If you are more growth orientated as distinct from advanced, then you may be adopting a somewhat more measured approach and might have a bit more wriggle room with cash should there be another leg down. The bottom line is that if prices are cheaper, then we will take advantage of the value that emerges. We will be happy with that (not lamenting lower prices).
The top chart is a predictive model, showing the projected requirement for all beds needed, intensive care unit (ICU) beds and invasive ventilators needed between now and August 2020. The lower chart shows the predicative number of deaths per day up to 1 August 2020.
Why American stats? That is because America is one of the largest economies in the world and impacts on everyone else to a greater or lesser degree. The above charts look a bit different than the last time I showed them to you but effectively, the US remains ‘on track’ as per previous modelling.
When we look at all the charts around the world, the trend is broadly similar in that, many countries have peaked or are in the process of peaking with regards to infections. Death rates tend to be a more lagging indicator and follow the trend of infections. There is a fair way to go yet.
Back here in New Zealand, it is still unknown whether or not we will be released from level four lockdown. My best guess is that it is unlikely to be a clean break out of level four and may involve a hybrid model that will mean different things to different people.
The good news is that the initial phase of infection is behind us and whilst it continues, the narrative has now turned to how and when current restrictions can be relaxed and how we set about the journey back to ‘normal’ (whatever that means).
Throughout it all, good health means that we have the chance of being resilient against the virus and good financial health means that we are not all of a sudden at risk without a month’s worth of income coming in.

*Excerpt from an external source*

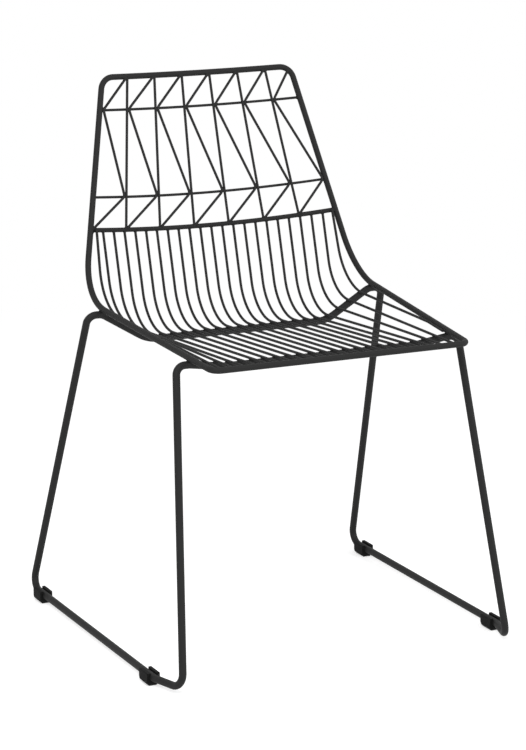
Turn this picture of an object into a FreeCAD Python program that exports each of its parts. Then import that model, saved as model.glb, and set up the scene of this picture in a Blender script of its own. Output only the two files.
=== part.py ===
import FreeCAD, Part
import Sketcher
import math
import os

# Wire mesh chair: a bent rod base carries a rimmed bucket of thin wires.
# Millimetres, +Z up. The chair faces -Y and is mirrored about the plane X = 0.
# The origin is on the floor, under the middle of the chair's outer box.
# A setback is a distance behind the front rail's axis, a height is above the floor,
# and a half width is measured from the mirror plane to a rod's axis.

doc = FreeCAD.newDocument("wire_mesh_chair")

SIZES = [
    ("base_rod", 11, "diameter of the leg and runner rod"),
    ("rim_rod", 9, "diameter of the rim rod"),
    ("mid_rod", 7, "diameter of the rail across the lower back"),
    ("mesh_wire", 4, "diameter of every mesh wire"),
    ("weld_gap", 0.1, "room left between two rods that are welded side by side"),
    ("front_rail_offset", 235.9, "front rail's axis ahead of the origin"),
    ("rim_top_half_width", 157, "corner of the back, before it is rounded"),
    ("rim_top_setback", 487, ""),
    ("rim_top_height", 795.4, ""),
    ("rim_bend_half_width", 227, "corner between back and seat, before it is rounded"),
    ("rim_bend_setback", 393, ""),
    ("rim_bend_height", 480.3, ""),
    ("rim_front_half_width", 201.5, "front corner of the seat, before it is rounded"),
    ("rim_front_height", 454.3, ""),
    ("rim_top_radius", 22, "bend radii of the rim"),
    ("rim_seat_radius", 89, ""),
    ("rim_front_radius", 14, ""),
    ("top_bow_back", 10, "how far the top of the back curves to the rear at its middle"),
    ("top_bow_drop", 3, ""),
    ("mid_bow_back", 16, "the same for the mid rail"),
    ("mid_bow_drop", 11, ""),
    ("mid_rail_share", 0.69, "mid rail, as a share of the way down the back"),
    ("upper_cross_share", 0.215, "cross wires, as a share of the way down to the mid rail"),
    ("lower_cross_share", 0.785, ""),
    ("upright_count", 6, "straight wires of the back"),
    ("upright_top_pitch", 46, ""),
    ("upright_mid_pitch", 58, ""),
    ("zigzag_radius", 8, "bend radius of the zigzag wires"),
    ("zigzag_room", 0.2, "room between a zigzag's bend and the rod beside it"),
    ("seat_wire_count", 23, "long wires of the seat, an odd number"),
    ("seat_wire_lean", 17.2, "angle of the wires' upper runs from the vertical"),
    ("seat_wire_radius", 70, ""),
    ("seat_wire_drop", 1, "front ends of the seat wires, below the front rail's axis"),
    ("edge_wire_inset", 8, "top of each outermost seat wire, inside the rim's axis"),
    ("edge_wire_radius", 82, ""),
    ("edge_wire_meeting", 120, "setback at which the outermost wires come beside the rim"),
    ("rear_bar_setback", 341.5, "the bar across the rear legs"),
    ("rear_leg_reach", 21, "top of a rear leg, outside the rim's axis"),
    ("rear_dish_reach", 75, "end of the bar's level middle, inside the rim's axis"),
    ("rear_dish_depth", 44.5, "level middle of the rear bar, below its ends"),
    ("front_bar_setback", 70.5, "the bar across the front legs"),
    ("front_leg_reach", 19, ""),
    ("front_dish_reach", 54, ""),
    ("shoulder_reach", 1.5, "level ends of both bars, inside the rim's axis"),
    ("shoulder_radius", 20, "bend radii of the two bars"),
    ("dish_radius", 60, ""),
    ("leg_top_radius", 14, ""),
    ("foot_radius", 18, "bend radius at the floor"),
    ("runner_half_width", 278.5, "runners along the floor"),
    ("rear_foot_setback", 493.2, "corner between rear leg and runner"),
    ("front_foot_half_width", 260.8, "corner between front leg and its short foot"),
    ("front_foot_setback", -28.5, ""),
    ("front_glide_setback", 47, "middle of the front floor glides"),
    ("kink_lead", 3.5, "where each short foot turns inwards, ahead of the glide"),
    ("rear_glide_lead", 2.5, "room between a rear glide and the bend at the foot"),
    ("glide_sole", 6.8, "glide material under the rod"),
    ("glide_length", 28, ""),
    ("glide_width", 20, ""),
    ("glide_height", 19.2, ""),
    ("glide_mouth", 9, "slot that the rod snaps in through, narrower than the rod"),
    ("glide_lower_bevel", 4.2, "45 degree bevels below and above the sides"),
    ("glide_upper_bevel", 1, ""),
    ("glide_end_bevel", 2.2, ""),
    ("glide_clearance", 0.1, "between glide and rod"),
]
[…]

Although I do not have any numbers to show you, I do know that the vast majority of middle-income earners will get by okay financially, so long as they do not need to go for much longer than a month. Stretch it out to three months and many are in trouble, needing outside support.
How many months of income do you have in the event of an emergency like Coronavirus? If you are okay, what about other family members?
“It isn’t the ups and downs that make life difficult; it’s the jerks.”